Defensive coordinator Gregg Williams took over the reigns as interim head coach, while Freddie
Kitchens assumed playcalling duties. This tandem showed promise in their opening game, a loss to the AFC’s top team in the Kansas City Chiefs. And then the next week another top offense, the Atlanta Falcons, invaded FirstEnergy Stadium. The Browns defense shut down the Falcons’ rushing game completely, while Baker Mayfield had a nearly perfect day throwing the ball, going 17 of 20 and throwing 3 touchdown passes. The win was probably the Browns’ most impressive in years, the Baltimore game notwithstanding. Unlike the Baltimore game earlier though, under Williams and Kitchens, the Browns were able to build on that momentum. They slayed another dragon, their 3-year long losing streak on the road by clobbering the Bengals in Cincinnati 35-20. This game was noteworthy as former coach Jackson had been hired as an assistant by Bengals’ coach Marvin Lewis several weeks before. Several Browns players, including Mayfield, made very little doubt about how they felt about Jackson’s turncoat maneuver, with Mayfield refusing to hug him after the game and then showing competitive fire in the postgame press conference. Perhaps even more interesting was the trolling displayed by Browns defensive back Demarious Randall, who after intercepting a pass from Andy Dalton walked over to Jackson and handed him the ball.

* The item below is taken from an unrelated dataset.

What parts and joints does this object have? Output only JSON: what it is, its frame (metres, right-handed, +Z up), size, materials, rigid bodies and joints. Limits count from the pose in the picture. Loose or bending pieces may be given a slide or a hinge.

To many, the humiliation of Hue Jackson was the high water mark of the Browns season, but the
winning wasn’t over yet. After a defeat to the AFC South-leading Houston Texans, the Browns played
maybe their best game of the season to date against the Carolina Panthers. Baker Mayfield was again nearly perfect, going 18 of 22 and a touchdown, while Nick Chubb and Jarvis Landry both had big days, the latter both rushing for and catching a touchdown. The Browns defense wasn’t spectacular as they had been in previous home games against Baltimore and Atlanta, but they frustrated Cam Newton and the Panthers offense enough to secure a 26-20 win. The Browns by now were becoming a national story despite their 5-7-1 record, and headed into their 2nd national nighttime game against Denver still with the playoffs in their sights.

The Browns played a tight, mostly defensive contest against the Broncos in which Jabrill Peppers and TJ Carey both intercepted Broncos QB Case Keenum. Mayfield found fellow rookie Antonio Callaway for the go ahead touchdown early in the 4th quarter. Then, up 17-16, the Browns defense faced a seminal moment, having to make a stop with the game on the line. The Broncos converted a fourth down to move the ball to midfield, but facing do or die a second time, the Browns called a safety blitz, and Jabrill Peppers capped a memorable night with a game winning sack on Keenum. The win kept the Browns alive in the playoff race and knocked Denver out.

The Browns continued their winning ways at home the next week, defeating Cincinnati a second time to move to 7-7-1. Unfortunately the other results around the AFC did not fall the Browns way, and they were eliminated from the playoff chase despite the win. However, they would factor into the playoff picture on the final weekend, as they went to Baltimore looking to deny the Ravens a spot in the tournament. In an odd turn of events, with the Browns trailing 26-24 with 3 minutes remaining, the Steelers-Bengals game went final, with Pittsburgh triumphing. With Pittsburgh needing a Ravens loss to win the AFC North, Steeler nation turned their attention to Baltimore, with 65,000 terrible towels and even the Steelers players watching on the big screen at Heinz Field, rooting for the Browns to win (Did you ever think such a thing would ever happen?). In the end, the Browns drove the ball to the Baltimore
40 yard line but were unable to make the one big play they needed to get into field goal range, and the
season concluded with Baltimore celebrating a 26-24 win.

The Browns finished 2018 with a 7-8-1 record, their best record since the “Season of Dreams” under Romeo Crennel in 2007. One could certainly argue that this Browns team was more talented on defense than the 07′ team was, though this year’s offense would struggle to compare to 07’s lineup of Derek Anderson, Jamal Lewis, Kellen Winslow, Braylon Edwards, and Joe Thomas, among others. But with major contributions from rookies like Baker Mayfield, Nick Chubb, and Antonio Callaway (and that’s just on offense), one can now conceivably see where the Browns could be very good going forward. The big question going into 2019 is, can the Browns take that next step into being great. The 2002 and 2007 teams, the only Browns teams to finish over .500 since 1999, both went backward the next season. It will be up to newly promoted head coach Freddie Kitchens and his staff to see that history does not repeat itself in 2019.